Heitmeyer selbst zog am Montag ein Resümee. Eine "erfreuliche Entwicklung" nannte er es, dass Sexismus, Homophobie und Antisemitismus im Laufe der Zeit abgenommen hätten. Angestiegen sei hingegen die Fremdenfeindlichkeit und die Diskriminierung von Langzeitarbeitslosen und Obdachlosen. So war fast die Hälfte (47,1 Prozent) der Befragten im Mai und Juni diesen Jahres der Meinung, dass in Deutschland "zu viele Ausländer" lebten. Ein Drittel der Befragten ging von "natürlichen Unterschieden" zwischen weißen und schwarzen Menschen aus.

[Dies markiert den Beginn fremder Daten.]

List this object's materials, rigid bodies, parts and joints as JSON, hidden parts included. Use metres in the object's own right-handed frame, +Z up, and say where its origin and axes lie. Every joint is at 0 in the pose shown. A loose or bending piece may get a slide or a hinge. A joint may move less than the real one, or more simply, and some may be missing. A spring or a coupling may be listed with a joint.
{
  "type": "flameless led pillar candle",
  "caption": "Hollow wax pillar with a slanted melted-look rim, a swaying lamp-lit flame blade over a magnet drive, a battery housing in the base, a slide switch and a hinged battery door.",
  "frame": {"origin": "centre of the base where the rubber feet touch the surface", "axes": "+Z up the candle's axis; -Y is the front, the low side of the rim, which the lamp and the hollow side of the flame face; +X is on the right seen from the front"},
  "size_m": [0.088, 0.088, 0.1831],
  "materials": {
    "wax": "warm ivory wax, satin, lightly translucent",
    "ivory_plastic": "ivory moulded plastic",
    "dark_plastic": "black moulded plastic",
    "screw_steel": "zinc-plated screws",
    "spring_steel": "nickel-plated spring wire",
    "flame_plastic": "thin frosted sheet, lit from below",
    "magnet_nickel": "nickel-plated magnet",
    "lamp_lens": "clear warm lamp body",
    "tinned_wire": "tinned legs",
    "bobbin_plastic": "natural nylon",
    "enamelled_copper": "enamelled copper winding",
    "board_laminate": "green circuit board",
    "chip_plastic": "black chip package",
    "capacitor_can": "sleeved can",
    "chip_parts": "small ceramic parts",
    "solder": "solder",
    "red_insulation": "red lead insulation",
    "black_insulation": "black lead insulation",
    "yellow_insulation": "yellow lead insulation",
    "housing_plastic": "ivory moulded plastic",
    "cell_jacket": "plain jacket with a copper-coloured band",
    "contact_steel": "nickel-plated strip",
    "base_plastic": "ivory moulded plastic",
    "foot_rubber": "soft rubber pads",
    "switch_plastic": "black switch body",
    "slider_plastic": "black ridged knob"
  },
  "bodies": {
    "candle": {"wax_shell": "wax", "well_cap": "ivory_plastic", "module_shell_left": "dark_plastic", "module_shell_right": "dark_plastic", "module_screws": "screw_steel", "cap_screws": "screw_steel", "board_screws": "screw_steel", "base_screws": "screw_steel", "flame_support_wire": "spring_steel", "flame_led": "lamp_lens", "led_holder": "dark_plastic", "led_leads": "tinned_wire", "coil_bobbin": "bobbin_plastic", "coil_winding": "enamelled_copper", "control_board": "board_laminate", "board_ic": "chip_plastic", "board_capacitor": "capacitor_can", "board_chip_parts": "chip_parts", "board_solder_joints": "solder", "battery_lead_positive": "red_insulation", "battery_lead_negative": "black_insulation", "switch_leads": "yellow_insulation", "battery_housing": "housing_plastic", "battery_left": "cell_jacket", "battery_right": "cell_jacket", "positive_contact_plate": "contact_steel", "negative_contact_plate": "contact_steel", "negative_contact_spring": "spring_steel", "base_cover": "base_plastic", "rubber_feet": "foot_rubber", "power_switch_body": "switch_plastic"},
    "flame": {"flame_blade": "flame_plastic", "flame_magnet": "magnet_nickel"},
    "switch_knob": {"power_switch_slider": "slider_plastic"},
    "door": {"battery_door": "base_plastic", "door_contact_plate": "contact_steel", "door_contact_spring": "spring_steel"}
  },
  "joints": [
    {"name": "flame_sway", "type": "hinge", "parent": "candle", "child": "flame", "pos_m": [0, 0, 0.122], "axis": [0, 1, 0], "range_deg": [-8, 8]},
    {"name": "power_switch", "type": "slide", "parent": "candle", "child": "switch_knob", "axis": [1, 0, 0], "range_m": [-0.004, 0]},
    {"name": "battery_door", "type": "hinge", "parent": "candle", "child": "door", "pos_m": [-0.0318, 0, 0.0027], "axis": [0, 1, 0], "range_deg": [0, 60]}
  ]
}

Die vergangene Dekade nennt Heitmeyer das "entsicherte Jahrzehnt", weil Zukunftssorgen und politische Apathie messbar zugenommen hätten. Es herrsche das Gefühl vor, in einer Krisensituation zu leben. Es habe "Signalereignisse" wie die Anschläge vom 11. September 2001 oder die Einführung von Hartz IV gegeben, die gesellschaftliche Ängste verstärkt hätten.
Wichtiger aber seien "schleichende Prozesse" wie eine Ökonomisierung des Denkens und eine Entsolidarisierung, die der sozialen Spaltung Vorschub leiste. Wer sich und seinen Status bedroht fühle, der sei aber auch eher geneigt, andere Menschengruppen abzuwerten.

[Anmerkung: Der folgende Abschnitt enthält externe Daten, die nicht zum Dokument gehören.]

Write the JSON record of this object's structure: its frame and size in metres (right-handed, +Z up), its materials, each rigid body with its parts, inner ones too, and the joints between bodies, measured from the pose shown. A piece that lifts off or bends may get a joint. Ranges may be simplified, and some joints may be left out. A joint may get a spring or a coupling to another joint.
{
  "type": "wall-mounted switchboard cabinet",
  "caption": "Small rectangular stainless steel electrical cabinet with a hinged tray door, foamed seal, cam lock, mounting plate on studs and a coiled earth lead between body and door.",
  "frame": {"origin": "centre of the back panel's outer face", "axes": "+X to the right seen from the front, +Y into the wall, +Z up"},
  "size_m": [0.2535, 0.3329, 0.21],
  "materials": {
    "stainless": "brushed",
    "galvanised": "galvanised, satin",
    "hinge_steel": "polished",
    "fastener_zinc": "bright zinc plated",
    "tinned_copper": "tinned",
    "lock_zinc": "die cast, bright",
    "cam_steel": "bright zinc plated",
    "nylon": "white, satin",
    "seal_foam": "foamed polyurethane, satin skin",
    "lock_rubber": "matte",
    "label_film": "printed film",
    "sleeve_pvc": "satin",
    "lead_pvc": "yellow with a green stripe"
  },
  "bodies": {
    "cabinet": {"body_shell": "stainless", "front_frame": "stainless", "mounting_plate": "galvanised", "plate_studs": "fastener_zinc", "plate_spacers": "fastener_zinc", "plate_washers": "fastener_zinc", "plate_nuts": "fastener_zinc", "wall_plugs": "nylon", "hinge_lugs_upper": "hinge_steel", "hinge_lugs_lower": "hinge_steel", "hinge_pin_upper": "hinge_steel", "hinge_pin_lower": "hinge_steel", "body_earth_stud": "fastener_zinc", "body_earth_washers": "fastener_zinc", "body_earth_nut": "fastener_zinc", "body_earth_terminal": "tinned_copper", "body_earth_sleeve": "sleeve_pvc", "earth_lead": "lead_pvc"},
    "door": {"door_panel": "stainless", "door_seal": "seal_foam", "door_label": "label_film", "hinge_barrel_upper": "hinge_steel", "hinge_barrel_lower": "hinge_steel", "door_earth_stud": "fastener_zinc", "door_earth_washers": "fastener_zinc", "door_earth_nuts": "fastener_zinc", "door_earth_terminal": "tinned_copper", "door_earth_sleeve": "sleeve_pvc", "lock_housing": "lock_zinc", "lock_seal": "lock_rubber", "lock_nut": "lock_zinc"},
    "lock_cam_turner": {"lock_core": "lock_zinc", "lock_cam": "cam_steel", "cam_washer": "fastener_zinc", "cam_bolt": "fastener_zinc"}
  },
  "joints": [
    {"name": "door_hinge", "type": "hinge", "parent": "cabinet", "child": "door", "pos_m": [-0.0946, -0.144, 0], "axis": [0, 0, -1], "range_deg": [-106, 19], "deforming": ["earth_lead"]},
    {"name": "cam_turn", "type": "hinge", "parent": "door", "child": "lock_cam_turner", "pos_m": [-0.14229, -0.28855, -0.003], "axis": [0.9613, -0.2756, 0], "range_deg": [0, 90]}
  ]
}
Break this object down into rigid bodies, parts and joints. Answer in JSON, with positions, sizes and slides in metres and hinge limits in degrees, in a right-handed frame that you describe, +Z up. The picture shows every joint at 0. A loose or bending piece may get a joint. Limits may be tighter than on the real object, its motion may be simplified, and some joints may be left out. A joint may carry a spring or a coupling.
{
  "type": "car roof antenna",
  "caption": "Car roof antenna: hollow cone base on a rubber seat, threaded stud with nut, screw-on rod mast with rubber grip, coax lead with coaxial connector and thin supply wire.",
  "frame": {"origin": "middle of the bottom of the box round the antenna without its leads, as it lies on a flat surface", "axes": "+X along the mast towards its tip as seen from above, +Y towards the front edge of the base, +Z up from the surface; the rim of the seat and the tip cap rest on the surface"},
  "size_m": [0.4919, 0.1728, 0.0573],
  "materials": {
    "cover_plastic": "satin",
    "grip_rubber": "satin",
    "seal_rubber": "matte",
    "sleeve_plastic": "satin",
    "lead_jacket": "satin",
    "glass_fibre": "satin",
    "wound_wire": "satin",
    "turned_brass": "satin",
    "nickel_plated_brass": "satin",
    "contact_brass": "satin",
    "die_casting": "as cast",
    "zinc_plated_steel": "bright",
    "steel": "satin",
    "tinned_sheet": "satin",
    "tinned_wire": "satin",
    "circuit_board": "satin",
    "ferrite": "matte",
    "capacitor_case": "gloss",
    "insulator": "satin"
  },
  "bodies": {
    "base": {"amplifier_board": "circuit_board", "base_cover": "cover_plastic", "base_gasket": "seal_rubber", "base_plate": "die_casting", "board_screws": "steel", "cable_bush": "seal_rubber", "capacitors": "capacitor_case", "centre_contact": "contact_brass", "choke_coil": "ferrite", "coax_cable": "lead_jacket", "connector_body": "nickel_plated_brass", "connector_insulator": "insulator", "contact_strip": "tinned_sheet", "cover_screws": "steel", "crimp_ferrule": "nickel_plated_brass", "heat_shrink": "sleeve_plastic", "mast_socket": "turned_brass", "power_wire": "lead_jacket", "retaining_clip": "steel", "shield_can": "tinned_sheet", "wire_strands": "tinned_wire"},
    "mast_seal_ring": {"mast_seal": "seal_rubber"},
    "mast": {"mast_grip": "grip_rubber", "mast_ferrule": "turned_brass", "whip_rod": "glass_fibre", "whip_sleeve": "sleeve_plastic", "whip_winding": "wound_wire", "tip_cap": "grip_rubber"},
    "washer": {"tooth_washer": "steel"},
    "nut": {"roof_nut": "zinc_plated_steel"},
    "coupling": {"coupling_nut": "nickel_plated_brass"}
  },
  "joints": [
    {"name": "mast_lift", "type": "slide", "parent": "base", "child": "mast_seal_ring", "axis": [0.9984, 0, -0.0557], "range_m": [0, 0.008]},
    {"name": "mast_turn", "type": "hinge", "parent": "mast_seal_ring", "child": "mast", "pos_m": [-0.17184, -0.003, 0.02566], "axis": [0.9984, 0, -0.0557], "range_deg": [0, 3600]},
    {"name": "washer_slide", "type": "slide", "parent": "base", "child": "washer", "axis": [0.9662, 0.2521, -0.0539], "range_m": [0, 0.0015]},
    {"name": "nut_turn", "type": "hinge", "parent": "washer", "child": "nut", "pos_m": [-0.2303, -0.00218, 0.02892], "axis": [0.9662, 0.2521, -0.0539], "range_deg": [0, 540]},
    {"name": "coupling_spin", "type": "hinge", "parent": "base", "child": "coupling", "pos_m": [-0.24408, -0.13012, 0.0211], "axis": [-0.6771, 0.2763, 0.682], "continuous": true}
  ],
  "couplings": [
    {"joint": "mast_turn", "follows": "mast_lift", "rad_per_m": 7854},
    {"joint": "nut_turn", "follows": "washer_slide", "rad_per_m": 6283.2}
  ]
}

Menschen werden gewaltbereiter
Zwar seien rechtspopulistische Einstellungen in Deutschland insgesamt zurückgegangen, haben die Forscher festgestellt. Doch noch immer hegten 9,2 Prozent der Bundesbürger rechtspopulistische Einstellungen. Die Gefahr von rechts sei dadurch auch nicht geringer geworden, warnten sie. Denn zugleich sei zu beobachten, dass diese Menschen protest- und gewaltbereiter werden und sich von den großen Parteien immer weniger vertreten fühlten.
Überhaupt würden 10 bis 20 Prozent der Bevölkerung sogar Gewalt zur Durchsetzung politischer Ziele billigen. Zwar sei die Bereitschaft, Gewalt anzuwenden, eher bei Jugendlichen anzutreffen. Doch gebilligt werde sie auch von älteren Menschen über 65.
So stimmten 19 Prozent der Bevölkerung dem Satz zu: "Wenn sich andere bei uns breitmachen, muss man ihnen unter Umständen unter Anwendung von Gewalt zeigen, wer Herr im Hause ist." Solche Befürwortung von Gewalt ist auf der rechten Seite des politischen Spektrums deutlich stärker ausgeprägt als bei jenen, die sich als "eher links", "links" oder "genau in der Mitte" bezeichnen.